Scalar Curvature Rigidity for asymptotically locally hyperbolic manifolds

TL;DR

This paper proves rigidity results for asymptotically locally hyperbolic manifolds with scalar curvature bounds using spinor methods, showing that certain geometric conditions imply the manifold must be a standard model.

Contribution

It introduces a spinor-based approach to establish scalar curvature rigidity for asymptotically locally hyperbolic manifolds, including explicit formulas in four dimensions.

Findings

Mass vanishes for conformally compact Einstein manifolds with spherical boundary

Rigidity results hold under scalar curvature lower bounds

Explicit invariants are derived in 4D cases

Abstract

Rigidity results for asymptotically locally hyperbolic manifolds with lower bounds on scalar curvature are proved using spinor methods related to the Witten proof of the positive mass theorem.
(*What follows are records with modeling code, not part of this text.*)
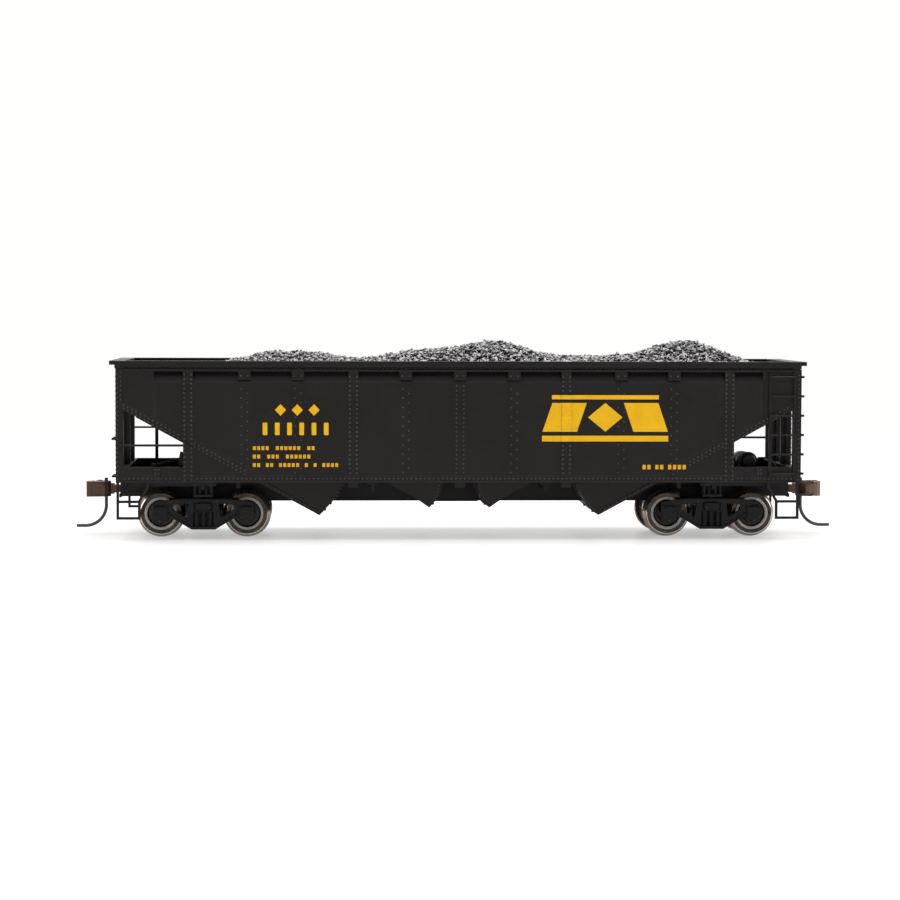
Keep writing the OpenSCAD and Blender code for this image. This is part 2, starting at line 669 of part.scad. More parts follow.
// dead lever on the A end platform, with its rod running outwards and down to a post
module brake_lever() color(black) {
  lever_x = -end_post_x;
  post_x = lever_x - 7.9;
  prism_xz([
    [lever_x - 2.2, deck_z], [lever_x - 0.9, deck_z], [lever_x - 0.8, 17.6],
    [lever_x - 1.0, 19.6], [lever_x - 1.9, 19.9], [lever_x - 2.3, 17.4]
  ], -15.2, -14.6);
  translate([lever_x - 1.55, -15.5, 18.6]) rotate([-90, 0, 0]) cylinder(d = 0.8, h = 1.2);
  rod([lever_x - 2.0, -14.9, 18.3], [post_x, -14.9, 16.7], 0.5);
  block(post_x - 0.5, post_x + 0.5, -15.4, -14.4, deck_z, 17.1);
  // cross rod on two uprights
  rod([post_x, -14.0, 15.4], [post_x, -9.5, 15.4], 0.5);
  block(post_x - 0.4, post_x + 0.4, -14.5, -13.9, deck_z, 15.9);
  block(post_x - 0.4, post_x + 0.4, -10.1, -9.3, deck_z, 15.9);
}

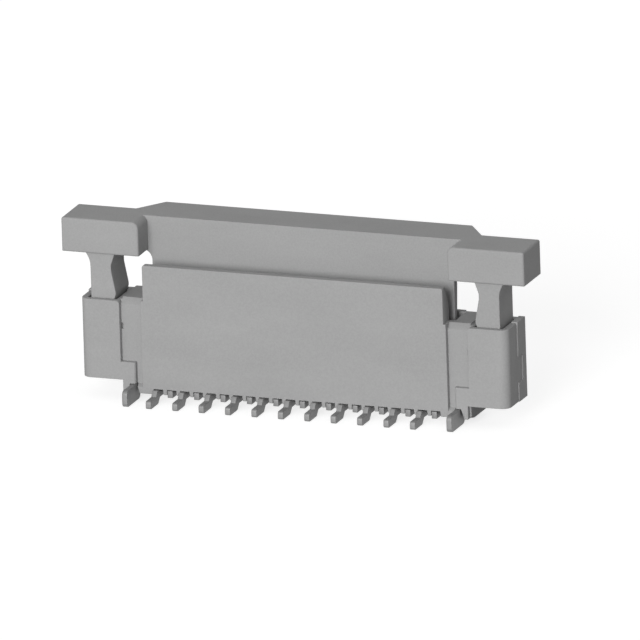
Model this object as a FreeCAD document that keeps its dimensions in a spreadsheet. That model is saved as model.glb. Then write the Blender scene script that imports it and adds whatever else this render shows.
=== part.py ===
import FreeCAD, Part
import os
import Sketcher

# Vertical flat-cable connector for a circuit board, drawn with its slider raised.
# X runs along the row of contacts, Y from the front panel to the back, Z upwards.
# The origin is on the board, under the middle of the connector.  Lengths in mm.

doc = FreeCAD.newDocument("fpc_connector")

# Driving dimensions

SIZES = {
    # Row of contacts
    "contact_count": 22,
    "contact_pitch": 0.5,
    "contact_thickness": 0.2,
    "contact_clearance": 0.02,
    "overall_depth": 4.86,
    # Solder feet and the bar that joins them to the contact's arms
    "foot_length": 0.76,
    "foot_height": 0.3,
    "foot_neck": 0.18,
    "foot_heel": 0.2,
    "foot_round": 0.09,
    "bar_bottom": 0.2,
    "bar_top": 0.8,
    "bar_end_top": 0.46,
    "bar_proud": 0.01,
    "riser_proud": 0.2,
    "riser_top": 0.5,
    "bar_end_length": 0.2,
    "bar_end_slope": 0.1,
    # Spring arm with its contact point, and the stiff arm behind the wedge
    "spring_width": 0.24,
    "spring_top": 3.3,
    "spring_point_height": 2.75,
    "spring_point_reach": 0.26,
    "spring_point_spread": 0.35,
    "spring_lean": 0.04,
    "spring_setback": 0.12,
    "spring_room": 0.1,
    "stiff_width": 0.34,
    "stiff_top": 3.05,
    "stiff_head": 0.35,
    "stiff_head_slope": 0.35,
    "stiff_lean": 0.1,
    "stiff_proud": 0.15,
    # Housing seen from the front
    "tail_exposure": 0.91,
    "slot_margin": 0.6,
    "panel_inset": 0.16,
    "panel_foot_step": 0.09,
    "end_wall": 0.19,
    "tongue_width": 0.55,
    "column_width": 0.49,
    "tab_entry": 0.13,
    "pocket_wall": 0.17,
    "outer_wall": 0.23,
    "cheek_step": 0.04,
    # Housing heights
    "column_bottom": 0.15,
    "column_toe_bottom": 0.25,
    "housing_bottom": 0.29,
    "tab_block_top": 0.51,
    "tab_block_slope": 0.11,
    "tongue_top": 1.41,
    "wing_bottom": 0.74,
    "wing_floor": 0.21,
    "shoulder_top": 3.65,
    "core_step": 0.065,
    "rear_block_top": 3.25,
    "panel_top": 5.03,
    "slot_floor": 0.95,
    # Housing depths
    "shoulder_recess": 0.19,
    "panel_thickness": 0.63,
    "panel_lip": 0.28,
    "panel_lead": 0.75,
    "slot_depth": 1.11,
    "core_lead": 0.22,
    "slot_end_lead": 0.08,
    "guard_thickness": 0.22,
    "pocket_back_wall": 0.13,
    "column_toe": 0.25,
    "column_toe_slope": 0.41,
    "cheek_start": 1.02,
    "cheek_notch_depth": 0.43,
    "cheek_notch_bottom": 1.45,
    "cheek_notch_top": 2.4,
    "rear_corner": 0.3,
    # Housing edges
    "wing_round": 0.33,
    "wing_foot_round": 0.12,
    "tongue_round": 0.1,
    "panel_round": 0.07,
    "slot_entry": 0.105,
    "slot_entry_flare": 0.03,
    "slot_entry_depth": 0.35,
    "window_height": 0.22,
    "window_width": 0.07,
    "window_cover": 0.1,
    # Slider
    "slider_travel": 1.5,
    "closed_gap": 0.14,
    "ear_height": 1.26,
    "ear_gap": 0.164,
    "ear_overhang": 0.675,
    "ear_setback": 0.15,
    "ear_depth": 1.74,
    "ear_round": 0.08,
    "ear_inner_round": 0.24,
    "cable_gap": 0.52,
    "grip_depth": 1.79,
    "grip_overlap": 0.696,
    "grip_taper": 0.75,
    "wedge_inset": 0.134,
    "wedge_thickness": 0.32,
    "wedge_slope": 0.11,
    "wedge_straight": 0.39,
    "wedge_slope_length": 1.6,
    "wedge_floor_gap": 0.15,
    "wedge_tip": 0.06,
    "wedge_tip_height": 0.12,
    "wedge_root_round": 0.38,
    # Slider legs, which hold it in the wings
    "leg_setback": 0.28,
    "leg_depth": 1.36,
    "leg_width": 0.93,
    "leg_clearance": 0.05,
    "leg_outer_clearance": 0.11,
    "leg_floor_gap": 0.07,
    "leg_flare": 0.185,
    "leg_flare_height": 0.52,
    "waist_depth": 0.15,
    "waist_height": 0.2,
    "waist_drop": 0.42,
    "waist_slope": 0.78,
    "lower_waist_slope": 0.4,
    "leg_foot_slope": 0.3,
    "barb_reach": 0.15,
    "barb_clearance": 0.02,
    "barb_height": 0.22,
    "barb_stop_gap": 0.06,
    # Solder tabs
    "tab_thickness": 0.2,
    "tab_clearance": 0.02,
    "tab_length": 1.36,
    "tab_height": 0.6,
    "tab_back_height": 0.3,
    "tab_front_round": 0.16,
    "tab_back_round": 0.2,
    "tab_stem_cover": 0.12,
    "tab_stem_foot": 0.1,
    "tab_stem_width": 0.3,
    "tab_stem_top": 2.2,
}

# How far a cut or a joined block runs past the face that it meets
PAST = 0.1

sheet = doc.addObject("Spreadsheet::Sheet", "Sizes")
for row, (name, number) in enumerate(SIZES.items(), start=1):
    sheet.set(f"A{row}", name)
    sheet.set(f"B{row}", str(number))
    sheet.setAlias(f"B{row}", name)
doc.recompute()


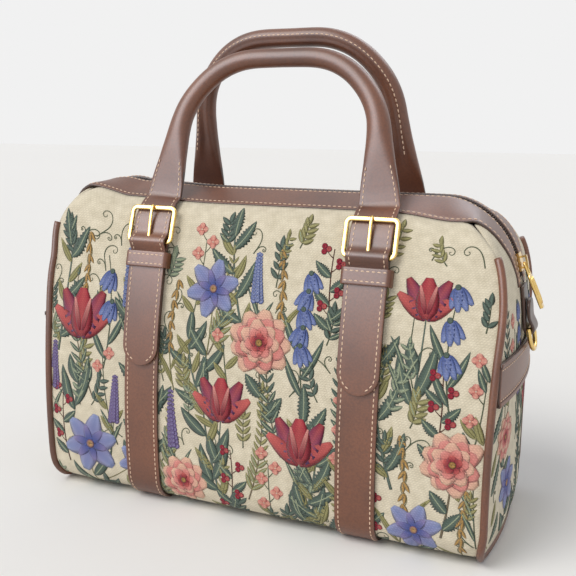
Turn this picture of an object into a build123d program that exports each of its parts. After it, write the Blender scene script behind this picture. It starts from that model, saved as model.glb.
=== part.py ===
# A soft tapestry handbag with leather trim, two rolled handles on prong buckles and a zip over the top.
# Millimetres. X runs along the bag, -Y is the front, Z is up, and Z = 0 is the underside of the two sewn straps.
import os
from math import cos, pi, radians, sin, sqrt

from build123d import *

# The body, measured over the cloth
bag_width = 300
bag_height = 208
base_depth = 125
shoulder_depth = 77
shoulder_drop = 12.5
side_bulge = 11.4
end_bulge = 7
ridge_width = 10
bottom_radius = 18
shoulder_radius = 25
ridge_radius = 14
corner_radius = 50
corner_lean = 14
end_radius = 200

# Cloth, leather and the gaps left between sewn layers
cloth = 1.6
lining_cloth = 0.6
leather = 2.0
layer_gap = 0.3
joint_gap = 0.35

# Straps sewn round the body, and the handle ends buckled over them
strap_width = 25
strap_spacing = 148
strap_end_height = 190
handle_end_width = 26
tip_height = 96
flex_distance = 23
toe_distance = 34.5
heel_distance = 54.5
keeper_distance = 66
keeper_height = 10
keeper_wall = 1.8
keeper_play = 0.6
strap_bend = 1.5
skive_radius = 3.2
skive_rise = 1.8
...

The argument is based on a study of the Dirac operator defined with respect to the Killing connection. The existence of asymptotic Killing spinors is related to the spin structure on the end. The expression for the mass is calculated and proven to vanish for conformally compact Einstein manifolds with conformal boundary a spherical space form, giving rigidity. In the 4-dimensional case, the signature of the manifold is related to the spin structure on the end and explicit formulas for the relevant invariants are given.